Fistula, Graft Angioplasty Success Linked to Aspirin Use
In a prospective study, aspirin users were more likely to have a successful outcome following PTA for venous stenoses in arteriovenous fistulas or grafts.
AUSTIN, Texas—Aspirin use may associated with successful outcomes after percutaneous transluminal angioplasty (PTA) of hemodialysis (HD) fistulas and grafts, according to study findings presented at the National Kidney Foundation's 2018 Spring Clinical Meetings.
In a study of 80 HD patients who underwent PTA for venous stenoses in arteriovenous fistulas or grafts, Malgorzata A. Kochanek, MD, and colleagues from the University of Chicago found that 66.1% of the 56 patients who had a successful outcome were aspirin users compared with 33.3% of the 24 patients who did not have a successful outcome, a significant difference between the groups.

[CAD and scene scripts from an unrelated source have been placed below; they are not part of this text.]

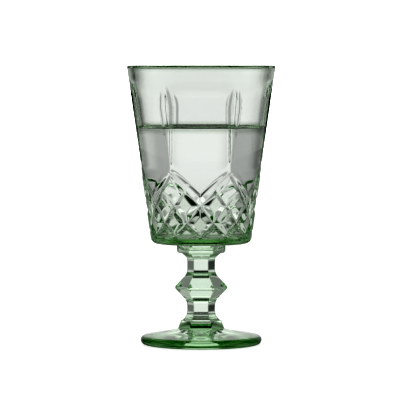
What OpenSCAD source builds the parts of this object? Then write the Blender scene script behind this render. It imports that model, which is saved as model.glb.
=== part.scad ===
// Pressed glass goblet in three fused pieces: a bowl with petal and diamond cuts,
// a six-sided stem with a knop, and a round foot with six panels.
// +Z is up, and the origin is on the table under the centre of the foot. Millimetres.

/* [Bowl] */
// Height of the whole glass, from the table to the rim
glass_h = 148; // [142:0.5:156]
// Outer diameter of the bowl at the rim
rim_d = 79.1; // [76:0.1:82]
// Outer diameter at the foot of the bowl's wall
bowl_base_d = 53.8; // [51:0.1:56]
// Height of the bowl's flat underside above the table
bowl_z = 53.6; // [52:0.1:56]
// Wall thickness between the cuts
wall_t = 3.4; // [3.2:0.1:4.5]
// Thickness of the bowl's solid bottom
bottom_t = 3.6; // [3:0.1:6]
// Radius of the rounded outer corner under the bowl
bowl_corner_r = 3.5; // [1:0.1:4]
// Radius of the rounded inner corner at the bottom of the cavity
cavity_corner_r = 4; // [2:0.1:6]
// Radius of the two fire-polished edges of the rim
lip_r = 1.3; // [0.5:0.1:1.6]

/* [Cut pattern] */
// Number of petals round the bowl
petals = 6; // [5:1:7]
// Height of the points where two petals and two long grooves meet
junction_z = 91.1; // [90:0.1:92]
// Height of one row of the diamond lattice
row_h = 8.03; // [7.9:0.01:8.2]
// Depth of the long grooves under the petals, at their middle
long_groove_depth = 1.9; // [1:0.1:2]
// Depth of the short grooves, at their middle
short_groove_depth = 1.5; // [0.8:0.1:1.8]
// Angle between the two flanks of a groove
groove_angle = 114; // [90:1:130]
// Height of the upper tip of the lens-shaped cuts between the petals
lens_top_z = 139; // [134:0.5:140]
// Width of a lens-shaped cut
lens_w = 6.4; // [4:0.1:8]
// Depth of a lens-shaped cut
lens_depth = 0.9; // [0.5:0.1:1.2]

/* [Stem] */
// Width across the corners of the collar under the bowl
collar_d = 25.9; // [24:0.1:28]
// Height of the collar
collar_h = 4.9; // [4:0.1:5.5]
// Width across the corners of the neck between the collar and the knop
upper_neck_d = 15; // [14.4:0.1:15.6]
// Width across the corners of the knop
knop_d = 27.9; // [27:0.1:28.5]
// Height of the knop's widest point above the table
knop_z = 30.2; // [29.8:0.1:31]
// Width across the corners of the neck between the knop and the foot
lower_neck_d = 15; // [14.4:0.1:15.6]
// Width across the corners where the stem stands on the foot
stem_base_d = 19.8; // [19:0.1:20.4]

/* [Foot] */
// Diameter of the foot
foot_d = 64.4; // [60:0.1:68]
// Height of the six-sided step on the foot, above the table
step_z = 12.8; // [12:0.1:13.5]
// Width across the corners at the top of the step
step_top_d = 21.2; // [21:0.1:23]
// Width across the corners at the bottom of the step
step_base_d = 24.6; // [24:0.1:26]
// Height of the bottom of the step above the table
dome_z = 8.4; // [7.8:0.1:9]
// Thickness of the foot at its rounded edge
edge_h = 4.8; // [4:0.1:5]
// Depth of the shallow recess under the foot
recess_h = 2.4; // [0.5:0.1:2.8]
// Radius of the recess under the foot
recess_r = 25; // [20:0.5:26]

/* [Hidden] */

$fn = 96;
glass_green = [0.72, 0.84, 0.74, 0.6];

// The bowl's wall is a straight cone
wall_slope = (rim_d - bowl_base_d) / 2 / (glass_h - bowl_z - bowl_corner_r);
wall_tilt = atan(wall_slope);
function wall_r(z) = bowl_base_d / 2 + wall_slope * (z - bowl_z - bowl_corner_r);
function cavity_r(z) = wall_r(z) - wall_t / cos(wall_tilt);

// Steps of the arcs that round the bowl's corners, its lip, the foot's recess and its edge
corner_steps = 6;
lip_steps = 5;
recess_steps = 12;
edge_steps = 10;

// A round corner as points from angle a0 to a1 about (x, z)
function arc(x, z, r, a0, a1, steps) =
    [for (i = [0 : steps]) let (a = a0 + (a1 - a0) * i / steps) [x + r * cos(a), z + r * sin(a)]];

// Distance from the axis to the centre of a corner of radius r, which rounds a wall that would
// meet a level line at line_r
function wall_corner_x(r, line_r) = line_r - r * (1 - sin(wall_tilt)) / cos(wall_tilt);

cavity_z = bowl_z + bottom_t;
outer_corner_x = wall_corner_x(bowl_corner_r, wall_r(bowl_z));
cavity_corner_x = wall_corner_x(cavity_corner_r, cavity_r(cavity_z));

module bowl_blank() {
    top_out = wall_r(glass_h);
    top_in = cavity_r(glass_h);
    rotate_extrude()
        polygon(concat(
            [[0, bowl_z]],
            arc(outer_corner_x, bowl_z + bowl_corner_r, bowl_corner_r, -90, -wall_tilt, corner_steps),
            arc(top_out - lip_r, glass_h - lip_r, lip_r, 0, 90, lip_steps),
            arc(top_in + lip_r, glass_h - lip_r, lip_r, 90, 180, lip_steps),
            arc(cavity_corner_x, cavity_z + cavity_corner_r, cavity_corner_r,
                -wall_tilt, -90, corner_steps),
            [[0, cavity_z]]));
}

// Share of its depth that a groove has lost at its half length
end_loss = 0.8;
// How far a cutting ring sticks out of the wall
ring_clearance = 1.5;
// How far a cutting ring reaches past a groove's half length
ring_margin = 1.1;

// Part of a ring with a V-shaped outer edge, which cuts one groove where it bites into the wall.
// It leans by rise, and it bites deepest at angle turn and height z. Its radius sets the groove's
// length.
module groove(turn, z, rise, depth, half_length) {
    curve = pow(cos(rise), 2) / wall_r(z);
    ring_r = 1 / (curve - 2 * end_loss * depth / pow(half_length, 2));
    reach = asin(ring_margin * half_length / ring_r);
    half_w = (depth + ring_clearance) * tan(groove_angle / 2);
    rotate([0, 0, turn])
        translate([wall_r(z), 0, z])
            rotate([0, wall_tilt, 0])
                rotate([rise, 0, 0])
                    translate([-ring_r, 0, 0])
                        rotate([0, 0, -reach])
                            rotate_extrude(angle = 2 * reach)
                                polygon([
                                    [ring_r - depth, 0],
                                    [ring_r + ring_clearance, -half_w],
                                    [ring_r + ring_clearance, half_w]]);
}

petal_angle = 360 / petals;
column_angle = petal_angle / 4;
long_z = junction_z - 2 * row_h;
short_z = junction_z - 2.5 * row_h;
// Half lengths of the grooves, in diagonals of the lattice's cells
long_half = 1.95;
short_half = 1.5;

// The lattice leans by the diagonal of one of its cells
function lean(z) = atan(row_h / (wall_r(z) * column_angle * PI / 180));
function diagonal(z) = norm([row_h, wall_r(z) * column_angle * PI / 180]);

// Long grooves start where two petals meet and run down to the bottom of the lattice
module long_grooves(side) {
    for (i = [0 : petals - 1])
        groove(i * petal_angle, long_z, side * lean(long_z),
            long_groove_depth, long_half * diagonal(long_z));
}

// Short grooves start one row lower, where a long groove bounds a petal
module short_grooves(side) {
    for (i = [0 : petals - 1])
        groove((i + 0.5) * petal_angle - side * column_angle / 2, short_z, side * lean(short_z),
            short_groove_depth, short_half * diagonal(short_z));
}

// Height between the points where two petals meet and the lower tip of the lens over them
lens_gap = 9;
// How far a cutting wheel reaches past the lens's tips
wheel_margin = 1.2;

// A cutting wheel with a round rim, which leaves a pointed lens where it touches the wall
module lens_cut() {
    half_l = (lens_top_z - junction_z - lens_gap) / 2;
    mid_z = lens_top_z - half_l;
    rim_r = 1 / (8 * lens_depth / pow(lens_w, 2) - 1 / wall_r(mid_z));
    wheel_r = pow(half_l, 2) / 2 / lens_depth;
    reach = asin(wheel_margin * half_l / wheel_r);
    translate([wall_r(mid_z), 0, mid_z])
        rotate([0, wall_tilt, 0])
            translate([wheel_r - lens_depth, 0, 0])
                rotate([90, 0, 0])
                    rotate([0, 0, 180 - reach])
                        rotate_extrude(angle = 2 * reach)
                            translate([wheel_r - rim_r, 0])
                                circle(r = rim_r);
}

module lens_cuts() {
    for (i = [0 : petals - 1])
        rotate([0, 0, (i + 0.5) * petal_angle])
            lens_cut();
}

// The five sets of cuts are made one after another, so that no set crosses itself
module cuts(set) {
    if (set == 1) lens_cuts();
    if (set == 2) long_grooves(-1);
    if (set == 3) long_grooves(1);
    if (set == 4) short_grooves(-1);
    if (set == 5) short_grooves(1);
}

module cut_bowl(sets) {
    if (sets == 0)
        bowl_blank();
    else
        difference() {
            cut_bowl(sets - 1);
            cuts(sets);
        }
}

module bowl() {
    color(glass_green)
        rotate([0, 0, -90])
            cut_bowl(5);
}

// A six-sided solid whose corners lie on the given outline of [half width, height] points.
// One pair of flats faces -Y and +Y.
module six_sided(outline) {
    flat = cos(30);
    side = concat(
        [for (p = outline) [p[0] * flat, p[1]]],
        [for (i = [len(outline) - 1 : -1 : 0]) [-outline[i][0] * flat, outline[i][1]]]);
    intersection_for(turn = [30, 90, 150])
        rotate([0, 0, turn])
            rotate([90, 0, 0])
                linear_extrude(height = 3 * max([for (p = outline) p[0]]), center = true)
                    polygon(side);
}

// The arc that rounds the corner b between the points a and c
function fillet(a, b, c, r, steps) =
    let (
        back = (a - b) / norm(a - b),
        ahead = (c - b) / norm(c - b),
        half = acos(back * ahead) / 2,
        turn = 180 - 2 * half,
        centre = b + (back + ahead) / norm(back + ahead) * r / sin(half),
        from = b + back * r / tan(half) - centre,
        to = b + ahead * r / tan(half) - centre)
    [for (i = [0 : steps])
        let (t = turn * i / steps)
        centre + (sin(turn - t) * from + sin(t) * to) / sin(turn)];

// An outline through corners given as [half width, height, rounding, steps of its arc]
function point(corner) = [corner[0], corner[1]];
function outline(corners) = concat(
    [point(corners[0])],
    [for (i = [1 : len(corners) - 2])
        let (c = corners[i])
        each fillet(point(corners[i - 1]), point(c), point(corners[i + 1]), c[2], c[3])],
    [point(corners[len(corners) - 1])]);

// Height gained for each millimetre of half width on the slopes over and under the knop
knop_slope = 1.03;
// How much of the knop's point its rounding takes away
knop_blunting = 0.47;
knop_point_r = knop_d / 2 + knop_blunting;
upper_neck_end = knop_z + knop_slope * (knop_point_r - upper_neck_d / 2);
lower_neck_end = knop_z - knop_slope * (knop_point_r - lower_neck_d / 2);
// The flare at the bottom of the stem
base_flare_h = 3;
// The collar's shallow underside, and the flare of the neck under it
collar_z = bowl_z - collar_h;
collar_ledge_w = 2.8;
collar_ledge_h = 0.5;
collar_flare_h = 2.8;

// The stem's outline at its corners, from the foot up to the bowl
stem_outline = outline([
    [stem_base_d / 2, step_z],
    [lower_neck_d / 2, step_z + base_flare_h, 9, 4],
    [lower_neck_d / 2, lower_neck_end, 5.7, 4],
    [knop_point_r, knop_z, 1.2, 3],
    [upper_neck_d / 2, upper_neck_end, 5.7, 4],
    [upper_neck_d / 2, collar_z - collar_flare_h, 7, 4],
    [collar_d / 2 - collar_ledge_w, collar_z - collar_ledge_h, 0.5, 2],
    [collar_d / 2, collar_z, 1.5, 3],
    [collar_d / 2, bowl_z]]);

module stem() {
    color(glass_green)
        six_sided(stem_outline);
}

foot_edge_r = edge_h / 2;
rim_x = foot_d / 2 - foot_edge_r;

// The round disc with a rounded edge, which stands on a flat ring round a shallow recess. The
// recess is highest in the middle and runs out level at both ends.
module foot_disc() {
    recess = [
        for (i = [0 : recess_steps])
            let (share = i / recess_steps)
            [recess_r * share, recess_h * pow(cos(90 * share), 2)]];
    rotate_extrude()
        polygon(concat(
            recess,
            arc(rim_x, foot_edge_r, foot_edge_r, -90, 90, edge_steps),
            [[0, edge_h]]));
}

// Six panels that rise from the round edge to the six-sided step
module foot_panels() {
    // The panels start a little inside the disc
    overlap = 0.1;
    hull() {
        translate([0, 0, edge_h - overlap])
            cylinder(r = rim_x, h = overlap);
        translate([0, 0, dome_z - overlap])
            cylinder(d = step_base_d, h = overlap, $fn = 6);
    }
}

// The step starts inside the disc, over the top of the recess
module foot_step() {
    bevel = 0.5;
    root = 1;
    six_sided([
        [step_base_d / 2, edge_h - root],
        [step_base_d / 2, dome_z],
        [step_top_d / 2, step_z - bevel],
        [step_top_d / 2 - bevel, step_z]]);
}

module foot() {
    color(glass_green)
        union() {
            foot_disc();
            foot_panels();
            foot_step();
        }
}

bowl();
stem();
foot();
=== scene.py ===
"""A pressed green glass goblet, part filled with water, on a white table under soft studio light.

The three glass pieces and the water are closed meshes made of rings of points about the goblet's
axis. Their lengths are millimetres until make_piece turns them into metres; the table and the
camera are placed in metres. The pieces' angles run round the axis from the side that faces the
camera, -Y, towards +X.
"""

import math

import bpy
import numpy as np
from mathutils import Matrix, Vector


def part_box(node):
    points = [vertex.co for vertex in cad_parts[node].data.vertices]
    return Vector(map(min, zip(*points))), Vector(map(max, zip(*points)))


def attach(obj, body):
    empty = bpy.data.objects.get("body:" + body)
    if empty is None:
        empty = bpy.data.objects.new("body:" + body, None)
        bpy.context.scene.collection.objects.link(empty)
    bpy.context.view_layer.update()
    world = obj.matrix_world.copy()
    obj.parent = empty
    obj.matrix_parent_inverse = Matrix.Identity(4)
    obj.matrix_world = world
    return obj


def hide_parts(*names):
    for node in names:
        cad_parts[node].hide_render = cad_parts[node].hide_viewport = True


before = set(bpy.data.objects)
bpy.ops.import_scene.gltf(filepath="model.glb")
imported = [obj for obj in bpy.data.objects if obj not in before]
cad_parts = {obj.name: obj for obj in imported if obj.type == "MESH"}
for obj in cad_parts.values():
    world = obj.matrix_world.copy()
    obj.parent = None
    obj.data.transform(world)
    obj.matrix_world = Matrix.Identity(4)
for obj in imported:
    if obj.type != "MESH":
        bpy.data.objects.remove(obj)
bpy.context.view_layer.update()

MM = 0.001


def cad(node):
    """The lowest and highest corner of a CAD node, in millimetres."""
    lo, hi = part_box(node)
    return lo / MM, hi / MM


bowl_lo, bowl_hi = cad("bowl")
stem_hi = cad("stem")[1]
foot_hi = cad("foot")[1]

# Room left between faces that touch, so that no two of them lie in the same place
SEAM_GAP = 0.02

# ---------------------------------------------------------------- rings of points

COLUMNS = 360


def ring_angles(half_step=0):
    """The angle of each point of a ring, in degrees."""
    return (np.arange(COLUMNS) + half_step) * 360 / COLUMNS


def ring(radius, z, half_step=0):
    """A ring of points about the axis. radius is a number, or an array with one value a point."""
    angle = np.radians(ring_angles(half_step))
    radius = radius * np.ones(COLUMNS)
    return np.stack([radius * np.sin(angle), -radius * np.cos(angle), z * np.ones(COLUMNS)], axis=1)


def arc(x, z, r, start, end, steps):
    """Points on a round corner about (x, z), from one angle in degrees to another."""
    a = np.radians(np.linspace(start, end, steps + 1))
    return [(x + r * c, z + r * s) for c, s in zip(np.cos(a), np.sin(a))]


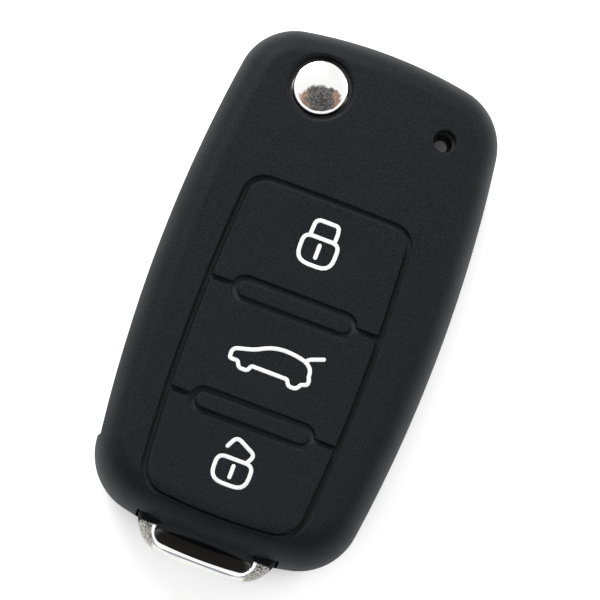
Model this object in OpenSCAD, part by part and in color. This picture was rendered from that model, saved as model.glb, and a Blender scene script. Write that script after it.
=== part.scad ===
// Folding car key in its silicone cover.
// X runs to the right, Y towards the end with the pivot, Z out of the button face.
// The origin is the middle of the cover's flat back.

/* [Silicone cover] */
// Length of the cover
cover_length = 77; // [76:0.5:79]
// Width at its widest
cover_width = 44; // [43.6:0.1:45]
// Thickness, back to front
cover_thickness = 18; // [17.8:0.1:19]
// Wall of the silicone
cover_wall = 1.5; // [1.4:0.05:1.6]
// Bow radius of the long sides
side_bow = 215; // [190:5:260]
// Bow radius of the top edge
top_bow = 69; // [62:1:80]
// Bow radius of the bottom edge
bottom_bow = 59; // [52:1:70]
// Corner radius seen from the front
corner_radius = 9.1; // [8.6:0.1:9.6]
// How far the rounded edge reaches in over the faces
edge_reach = 4.6; // [4.2:0.1:4.8]
// Height of the slot that lets the key swing out
swing_slot_height = 8.6; // [8.2:0.1:9]

/* [Button panel] */
// From the cover's top edge to the panel's top groove
panel_from_top = 24.7; // [24.4:0.1:25.6]
// From the panel's bottom groove to the cover's bottom edge
panel_from_bottom = 3; // [2.9:0.1:3.6]
// Width of the panel, groove to groove
panel_width = 26.5; // [26:0.1:27.2]
// Width of the grooves
groove_width = 0.8; // [0.7:0.05:1]
// Depth of the grooves
groove_depth = 0.9; // [0.7:0.05:1]
// Length of the two raised ribs between the pads
rib_length = 17.4; // [16.4:0.1:18.4]
// Height of the ribs along the cover
rib_height = 2.4; // [2:0.1:2.6]
// Groove around each rib
rib_groove = 0.86; // [0.8:0.02:1]
// Place of the upper rib down the panel, as a share of the panel's length
upper_rib_share = 0.334; // [0.33:0.001:0.338]
// Place of the lower rib down the panel, as a share of the panel's length
lower_rib_share = 0.686; // [0.682:0.001:0.69]
// Travel of the pads
pad_travel = 0.5; // [0.3:0.05:0.5]

/* [Keys under the pads] */
// Width of each rubber key
key_width = 15; // [13:0.2:15.6]
// Size of each rubber key along the cover
key_height = 6.8; // [6:0.1:7]
// Place of the lock key down the panel, as a share of the panel's length
lock_key_share = 0.134; // [0.131:0.001:0.138]
// Place of the boot key down the panel, as a share of the panel's length
boot_key_share = 0.507; // [0.503:0.001:0.511]
// Place of the unlock key down the panel, as a share of the panel's length
unlock_key_share = 0.823; // [0.819:0.001:0.827]

/* [Key case] */
// Wall of the plastic case
case_wall = 1.2; // [1:0.05:1.3]
// Thickness of its inner walls
rib_wall = 1; // [0.8:0.05:1.1]
// Diameter of the case screw's shank
screw_diameter = 1.8; // [1.6:0.1:2]
// Diameter of the screw's head
screw_head_diameter = 3.8; // [3.4:0.1:4]

/* [Pivot and release button] */
// From the top edge to the pivot
pivot_from_top = 9.4; // [9.2:0.1:9.8]
// From the cover's left side at its widest to the pivot
pivot_from_side = 14.4; // [14.2:0.1:14.6]
// Diameter of the release button
release_diameter = 8; // [7.6:0.1:8.2]
// How high the button stands at its middle
release_height = 18.35; // [18.2:0.05:18.6]
// Height of the button's dome
release_dome = 0.8; // [0.6:0.05:1]
// Travel of the release button
release_travel = 1.2; // [1:0.1:1.5]
// Diameter of the pivot pin
pivot_pin_diameter = 4.8; // [4.4:0.1:5]
// Diameter of the hole in the cover around the button
button_hole_diameter = 9.2; // [9:0.1:9.6]
// Diameter of that hole's soft rim
button_rim_diameter = 10; // [9.8:0.1:10.4]

/* [Blade] */
// Width of the blade
blade_width = 8.6; // [8.2:0.1:8.8]
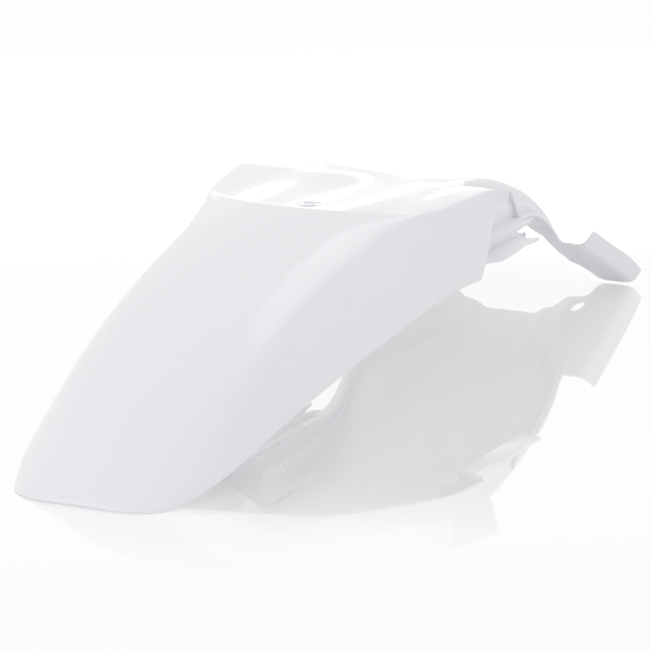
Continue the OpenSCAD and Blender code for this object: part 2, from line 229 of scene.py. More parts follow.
class Loft:
    """The moulded sheet from the trailing edge to the flanges, as rows and columns of points."""

    TOP_SHARES = (0, 0.11, 0.22, 0.33, 0.44, 0.55, 0.64, 0.715, 0.765, 0.88, 1)
    ROUND_SHARES = (0.25, 0.5, 0.75, 1)
    SIDE_SHARES = (0.2, 0.4, 0.6, 0.8, 1)
    FLANGE_COLS = 8
    PANEL_ROWS = 15
    RIDGE = 6
    DROP_SHARES = (0.05, 0.12, 0.21)
    POCKET_SHARES = (0.15, 0.27, 0.4, 0.53, 0.67, 0.78, 0.9, 1)
    APRON_SHARES = (
        (0, 0.083, 0.167, 0.25, 0.317, 0.383, 0.44, 0.5)
        + (0.55, 0.605, 0.667, 0.72, 0.775, 0.834, 0.91, 1)
    )
    HUMP = 0.4
    GROOVE = 0.69
    LEDGE = 0.73
    LEDGE_RISE = 0.35
    SIDE_BULGE = 0.035
    FOLD_LAYER = "fold"

    def __init__(self, sizes: FenderSizes) -> None:
        """Makes the guides from the sizes.

        Args:
            sizes: The fender's sizes.
        """
        self.s = sizes
        self._panel_guides()
        self._apron_guides()
        self._flange_guides()
        self.last_station = len(self.crest.points) - 1
        pocket = self.last_station - self.RIDGE
        self.main_steps = [self.RIDGE * r / self.PANEL_ROWS for r in range(self.PANEL_ROWS + 1)]
        self.main_steps.insert(-1, self.RIDGE - 0.04)
        self.main_steps += [self.RIDGE + share for share in self.DROP_SHARES]
        self.main_steps += [self.RIDGE + share * pocket for share in self.POCKET_SHARES]
        self.apron_steps = [share * (len(self.apron_y.points) - 1) for share in self.APRON_SHARES]
        self.top_cols = len(self.TOP_SHARES)
        self.round_cols = len(self.ROUND_SHARES)
        self.skin_cols = self.top_cols + self.round_cols + len(self.SIDE_SHARES)
        self.cols = self.skin_cols + self.FLANGE_COLS
        self.main_rows = len(self.main_steps)
        self.rows = self.main_rows + len(self.apron_steps)
        self.flange_row = self.main_rows + 7

    def _panel_guides(self) -> None:
        """Sets the guides of the tail panel, side wall and pocket."""
        s = self.s
        centre_y = (0, 0.153, 0.321, 0.52, 0.719, 0.887, 1)
        centre_z = (0, 0.235, 0.47, 0.688, 0.854, 0.951, 1)
        rise = s.ridge_h - s.tail_arch
        self.centre = Guide(
            [(0, y * s.ridge_y, z * rise + s.tail_arch) for y, z in zip(centre_y, centre_z)]
            + [(0, mix(s.ridge_y, s.rail_l, share), s.ridge_h) for share in (0.33, 0.66, 0.985)]
        )
        widths = [share * s.panel_w / 2 for share in (0.945, 0.985, 1, 1, 1.06)]
        widths += [share * s.rail_w / 2 for share in (0.807, 0.886, 0.939, 1)]
        crest_y = (0.118, 0.24, 0.386, 0.536, 0.68, 0.805, 0.85, 0.923, 1)
        crest_z = (0.165, 0.451, 0.69, 0.859, 0.96, 0.98, 0.986, 0.996, 1)
        self.crest = Guide(
            [(0.87 * s.tail_w / 2, 0.3 * s.tail_corner, 0)]
            + [(x, y * s.rail_l, z * s.rail_h) for x, y, z in zip(widths, crest_y, crest_z)]
        )
        skirt_x = (0.65, 0.72, 0.795, 0.86, 0.908, 0.949, 0.97, 0.986, 1)
        skirt_y = (0.158, 0.287, 0.428, 0.584, 0.73, 0.857, 0.905, 0.953, 1)
        skirt_z = (0.14, 0.335, 0.555, 0.73, 0.866, 0.972, 0.995, 1.005, 1)
        self.skirt = Guide(
            [(s.tail_w / 2, s.tail_corner, 0)]
            + [
                (x * s.skirt_w / 2, y * s.skirt_l, z * s.skirt_h)
                for x, y, z in zip(skirt_x, skirt_y, skirt_z)
            ]
        )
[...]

The investigators defined a success outcome as a dialyzer blood flow rate of 450 mL/min during dialysis without prolonged bleeding, cannulation pain, high venous pressure, low arterial pressure, pulling clots, infiltrations, poor clearance, infections, or swelling of the arm, neck, or head.
In addition, Dr Kochanek's group found that patients with a successful vs unsuccessful outcome were significantly more likely to have high venous pressure as the indication for PTA (64.3% vs 33.3%).
“We could not demonstrate any significant associations between procedural success and any anatomic features or measurements,” the authors concluded.
The study population, which was 98.8% black and 52.5% women, had a mean age of 58.4 years and mean body mass index of 28.8 kg/m2. Of the 80 patients, 42.5% had multiple venous stenoses. The investigators ascertained clinical outcomes 1 month after PTA.
Kochanek MA, McGill R, Navuluri R, Hammes M. Impact of aspirin use on outcomes after percutaneous angioplasty of hemodialysis fistulas and grafts. Poster presented at the National Kidney Foundation's 2018 Spring Clinical Meetings in Austin, Texas, April 10-14.